EXERCISE TASK -
Set down the material below in full, matching it exactly.

PROVIDED MATERIAL -
━━━━━━━━━━━━━━━━
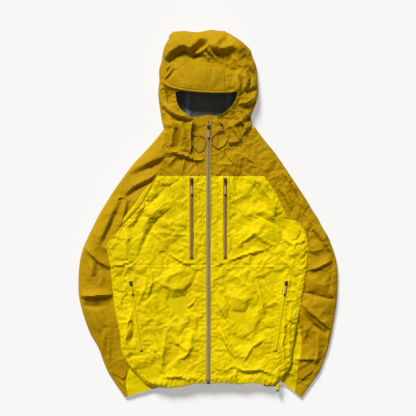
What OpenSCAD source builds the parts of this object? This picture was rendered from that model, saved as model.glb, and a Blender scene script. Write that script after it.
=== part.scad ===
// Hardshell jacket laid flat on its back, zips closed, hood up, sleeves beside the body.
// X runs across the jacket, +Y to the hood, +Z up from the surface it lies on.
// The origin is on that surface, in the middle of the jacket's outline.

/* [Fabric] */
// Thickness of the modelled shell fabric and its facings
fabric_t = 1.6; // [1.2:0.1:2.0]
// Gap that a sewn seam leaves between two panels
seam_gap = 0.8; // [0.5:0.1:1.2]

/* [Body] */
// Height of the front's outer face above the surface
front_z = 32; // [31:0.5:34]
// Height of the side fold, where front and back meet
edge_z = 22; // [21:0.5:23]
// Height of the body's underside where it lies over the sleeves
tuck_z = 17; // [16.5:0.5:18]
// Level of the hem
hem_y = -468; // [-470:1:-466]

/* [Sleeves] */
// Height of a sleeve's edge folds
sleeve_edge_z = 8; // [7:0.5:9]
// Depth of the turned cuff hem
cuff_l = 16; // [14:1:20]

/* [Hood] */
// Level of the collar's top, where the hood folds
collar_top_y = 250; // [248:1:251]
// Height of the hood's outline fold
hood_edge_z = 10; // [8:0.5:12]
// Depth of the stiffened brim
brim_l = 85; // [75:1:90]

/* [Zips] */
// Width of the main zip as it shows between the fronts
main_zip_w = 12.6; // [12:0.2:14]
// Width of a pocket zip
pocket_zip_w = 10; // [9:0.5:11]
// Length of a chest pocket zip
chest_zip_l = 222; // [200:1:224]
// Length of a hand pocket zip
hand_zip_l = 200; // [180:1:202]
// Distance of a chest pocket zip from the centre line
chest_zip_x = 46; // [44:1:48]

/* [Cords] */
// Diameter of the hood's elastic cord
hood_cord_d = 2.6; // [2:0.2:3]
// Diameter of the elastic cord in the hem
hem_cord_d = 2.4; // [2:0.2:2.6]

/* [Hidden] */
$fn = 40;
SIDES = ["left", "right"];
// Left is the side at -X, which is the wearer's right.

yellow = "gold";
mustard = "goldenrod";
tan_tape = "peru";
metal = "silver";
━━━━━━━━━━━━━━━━
FINAL RESULT -
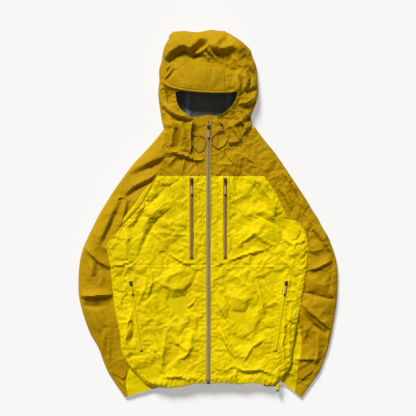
What OpenSCAD source builds the parts of this object? This picture was rendered from that model, saved as model.glb, and a Blender scene script. Write that script after it.
=== part.scad ===
// Hardshell jacket laid flat on its back, zips closed, hood up, sleeves beside the body.
// X runs across the jacket, +Y to the hood, +Z up from the surface it lies on.
// The origin is on that surface, in the middle of the jacket's outline.

/* [Fabric] */
// Thickness of the modelled shell fabric and its facings
fabric_t = 1.6; // [1.2:0.1:2.0]
// Gap that a sewn seam leaves between two panels
seam_gap = 0.8; // [0.5:0.1:1.2]

/* [Body] */
// Height of the front's outer face above the surface
front_z = 32; // [31:0.5:34]
// Height of the side fold, where front and back meet
edge_z = 22; // [21:0.5:23]
// Height of the body's underside where it lies over the sleeves
tuck_z = 17; // [16.5:0.5:18]
// Level of the hem
hem_y = -468; // [-470:1:-466]

/* [Sleeves] */
// Height of a sleeve's edge folds
sleeve_edge_z = 8; // [7:0.5:9]
// Depth of the turned cuff hem
cuff_l = 16; // [14:1:20]

/* [Hood] */
// Level of the collar's top, where the hood folds
collar_top_y = 250; // [248:1:251]
// Height of the hood's outline fold
hood_edge_z = 10; // [8:0.5:12]
// Depth of the stiffened brim
brim_l = 85; // [75:1:90]

/* [Zips] */
// Width of the main zip as it shows between the fronts
main_zip_w = 12.6; // [12:0.2:14]
// Width of a pocket zip
pocket_zip_w = 10; // [9:0.5:11]
// Length of a chest pocket zip
chest_zip_l = 222; // [200:1:224]
// Length of a hand pocket zip
hand_zip_l = 200; // [180:1:202]
// Distance of a chest pocket zip from the centre line
chest_zip_x = 46; // [44:1:48]

/* [Cords] */
// Diameter of the hood's elastic cord
hood_cord_d = 2.6; // [2:0.2:3]
// Diameter of the elastic cord in the hem
hem_cord_d = 2.4; // [2:0.2:2.6]

/* [Hidden] */
$fn = 40;
SIDES = ["left", "right"];
// Left is the side at -X, which is the wearer's right.

yellow = "gold";
mustard = "goldenrod";
tan_tape = "peru";
metal = "silver";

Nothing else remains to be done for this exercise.